Baseando-se nessa fala do ministro Gilmar Mendes, vamos reportar o acolhimento de mulheres vítimas na região. Em Bagé, além da Delegacia Especializada no Atendimento à Mulher (Deam), que atende toda a 9ª Região Policial. Esse ano, também foi inaugurada na Delegacia de Polícia de Pronto-Atendimento (DPPA), a Sala das Margaridas, uma parceria entre Polícia Civil e Rotary Clube de Bagé Pampa. Lembrando que a 9ª RP abrange as cidades de Aceguá, Candiota, Dom Pedrito, Hulha Negra, Lavras do Sul, Pedras Altas, Pinheiro Machado, Santa Margarida do Sul, São Gabriel e Vila Nova do Sul.
A titular da DPPA, delegada Carem Adriana Silva do Nascimento, batalhou até conseguir apoio para a instalação da Sala das Margaridas. Um ambiente reservado, acolhedor e com atendimento especializado.

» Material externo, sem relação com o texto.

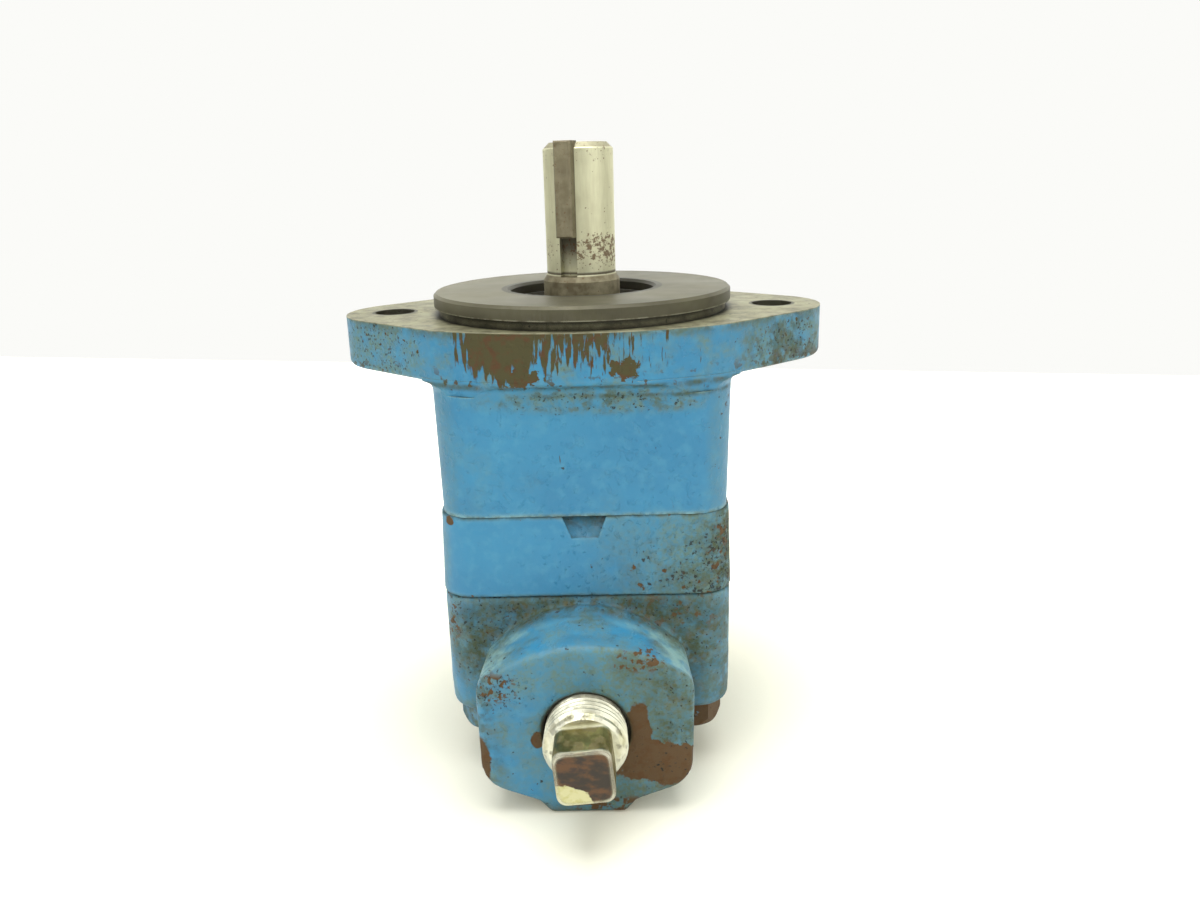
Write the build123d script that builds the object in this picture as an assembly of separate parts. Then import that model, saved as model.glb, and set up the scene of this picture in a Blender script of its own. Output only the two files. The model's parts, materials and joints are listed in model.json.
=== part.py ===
from build123d import *
import math
import os

# Hydraulic vane pump. The mounting face is z = 0, +Z runs out along the drive shaft, the ears lie
# along X, the outlet port faces -Y and the inlet port faces +Y. All sizes are millimetres.

# Two-bolt mounting flange
PILOT_R = 41.275
PILOT_TOP = 6.0
PILOT_RIM_BOTTOM = 2.3
BOLT_SPACING = 106.4
BOLT_HOLE_R = 5.55
FLANGE_DEPTH = 13.5
EAR_X = 46.4
EAR_R = 20.0
BOW_R = 80.0
BOW_FRONT = 43.3
BOW_HALF = 37.5
GUSSET_R = 3.0

# The three castings are stacked on one square section
SECTION = 78.0
BODY_BOTTOM_X = 75.4
BODY_BOTTOM_Y = 76.8
RING_TOP_WIDTH = 76.8
NOTCH_DEPTH = 1.0
COVER_WIDTH = 77.6
SKIRT_TAPER = 1.5
CORNER_R = 9.0
NECK_CORNER_R = 14.0
BODY_BOTTOM = -48.5
RING_BOTTOM = -70.8
CREASE = -97.0
CORNER_BOTTOM = -105.5
FOOT = -123.9

# Cover screws, 3/8 inch
SCREW_AT = 28.5
SCREW_R = 4.76
SCREW_HOLE_R = 5.0
SCREW_TAPPED_R = 4.78
SCREW_END = -27.8
SCREW_DRILL_END = -24.0
HEX_FLATS = 14.3
HEX_HEIGHT = 7.0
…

São espaços preparados para acolher e encorajar mulheres no processo de rompimento do ciclo da violência.
O curso de Psicologia do Centro Universitário IDEAU (UNIDEAU), firmou uma importante parceria com a DPPA, em prol de mulheres vítimas de violência, que oferece às mulheres atendidas na delegacia de polícia um acolhimento humanizado, visando diminuir a ansiedade das vítimas e oportunizar que os depoimentos sejam mais claros e objetivos, além de possibilitar agilidade a um processo difícil, que muitas vezes necessita de outros encaminhamentos.
Assim, na medida em que os acadêmicos auxiliam no trabalho dos policiais, promovendo um estado emocional favorável para coleta da denúncia/depoimento, o estágio proporciona o desenvolvimento de habilidades e competências dos alunos na prática, sobretudo no que se refere às técnicas de entrevista, que fazem parte do componente curricular.

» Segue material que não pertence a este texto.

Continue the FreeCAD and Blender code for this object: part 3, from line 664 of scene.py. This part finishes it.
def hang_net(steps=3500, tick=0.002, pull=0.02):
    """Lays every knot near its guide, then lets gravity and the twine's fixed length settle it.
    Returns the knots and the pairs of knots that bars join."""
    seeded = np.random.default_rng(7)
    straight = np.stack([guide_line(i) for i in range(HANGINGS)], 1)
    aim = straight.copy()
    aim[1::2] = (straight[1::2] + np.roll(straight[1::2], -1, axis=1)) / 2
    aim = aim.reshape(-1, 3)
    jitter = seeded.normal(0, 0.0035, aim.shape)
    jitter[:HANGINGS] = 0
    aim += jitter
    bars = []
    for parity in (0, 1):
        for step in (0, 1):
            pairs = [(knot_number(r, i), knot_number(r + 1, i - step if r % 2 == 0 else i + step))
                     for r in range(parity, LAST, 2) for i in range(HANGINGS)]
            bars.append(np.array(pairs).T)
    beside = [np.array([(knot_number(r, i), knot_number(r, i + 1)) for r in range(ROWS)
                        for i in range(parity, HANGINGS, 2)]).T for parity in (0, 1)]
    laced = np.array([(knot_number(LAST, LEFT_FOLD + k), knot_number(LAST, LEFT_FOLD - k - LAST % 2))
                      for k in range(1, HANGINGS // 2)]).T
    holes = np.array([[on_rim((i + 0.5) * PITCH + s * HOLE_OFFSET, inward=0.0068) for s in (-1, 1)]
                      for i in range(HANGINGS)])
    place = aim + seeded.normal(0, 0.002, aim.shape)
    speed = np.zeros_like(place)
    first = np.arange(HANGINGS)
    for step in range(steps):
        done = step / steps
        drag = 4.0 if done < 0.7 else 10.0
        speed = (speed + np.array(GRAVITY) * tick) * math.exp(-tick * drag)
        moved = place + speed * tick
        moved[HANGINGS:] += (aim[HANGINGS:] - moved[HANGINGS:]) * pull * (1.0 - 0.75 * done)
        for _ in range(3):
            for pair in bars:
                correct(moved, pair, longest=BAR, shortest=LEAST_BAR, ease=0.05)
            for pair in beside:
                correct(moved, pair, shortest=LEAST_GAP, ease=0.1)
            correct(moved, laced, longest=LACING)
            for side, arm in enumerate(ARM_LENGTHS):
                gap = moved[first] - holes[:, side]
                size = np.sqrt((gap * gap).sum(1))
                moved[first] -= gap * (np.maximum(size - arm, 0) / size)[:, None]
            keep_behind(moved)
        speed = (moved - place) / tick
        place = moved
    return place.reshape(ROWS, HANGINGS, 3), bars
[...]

A delegada Carem enfatiza o apoio das rotarianas para a concretização da Sala das Margaridas. “Fui delegada da Deam de Bagé por cinco anos. Sei o quanto é necessário que as mulheres vítimas de violência, que vão até a delegacia fazer os seus relatos, falarem das dores do seu coração, de terem sido agredidas por alguém que é a pessoa que elas amam. As mulheres pensam muitas vezes antes de ir a delegacia. Quando elas vão, é necessário esse ambiente privado e acolhedor. Para que ela se sinta a vontade e consiga fazer o relato, pedir ajuda e romper o ciclo de violência. A Sala das Margaridas já faz a diferença na vida de mulheres agredidas. Isso foi um grande passo. Nós temos que ouvir, não julgar. Temos que sempre procurar ajudar as vítimas”, destacou.

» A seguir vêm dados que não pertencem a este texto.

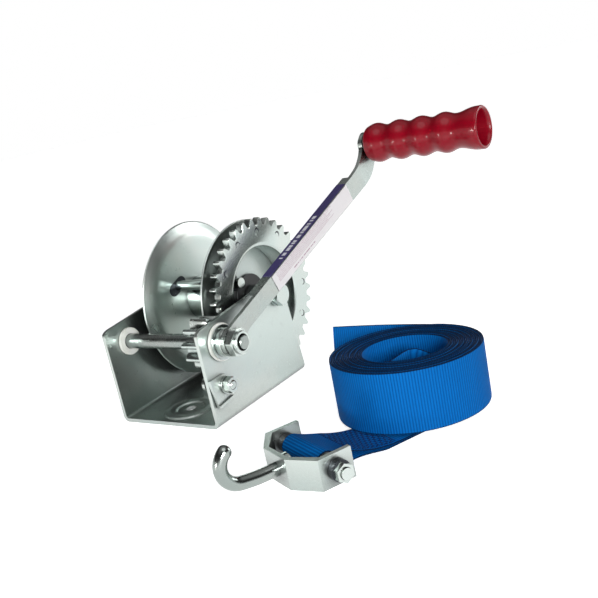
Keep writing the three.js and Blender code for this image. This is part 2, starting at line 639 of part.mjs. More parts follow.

Rotarianas e o delegado regional participaram da inauguração Foto: Divulgação TP

ESTUPRO CULPOSO – A delegada enfatiza que estupro culposo não existe e que, no caso da influencer, pelo que ela pode observar em vídeos postados em redes sociais, Mariana foi desrespeitada e o advogado de defesa tentou culpar a vítima pelo caso. “Isso acontece muito de tentarem dizer que a errada é a vítima. Isso é um absurdo. Isso é crime. Pelo que pude observar o réu foi inocentado por falta de provas. Mas, normalmente, é um tipo de crime que não tem testemunhas, então, a palavra da vítima tem um peso enorme”, explica Carem.
A Sala das Margaridas é um local, reservado e privado, que tem como um dos objetivos acolher mulheres vítimas. Inclusive, mulheres vítimas de qualquer tipo de abuso. A Sala das Margaridas vem a ser um contraponto a esse tipo de caso. Um local onde mulheres, como a Mariana Ferrer, que além de ter relatado ter sido abusada sexualmente, foi agredida verbal e psicologicamente pelo advogado de defesa.

A SALA E OS RESULTADOS – A delegada Carem relata que conversou com policiais que efetuam os registros de ocorrências na DPPA e afirma que o relato é muito positivo. “Eles me relatam que a mulher vítima, após passar pela sala de acolhimento chega mais calma e sabendo o que exatamente quer para registrar ocorrência. O atendimento é feito pelas estagiárias do curso de psicologia da Unideau. Também conversei com uma mulher vítima. Ela me relatou que se sentiu muito melhor após conversar e ser atendida na Sala das Margaridas. Esses resultados são satisfatórios, pois a intenção é sempre proteger, auxiliar e acolher as mulheres”, completou.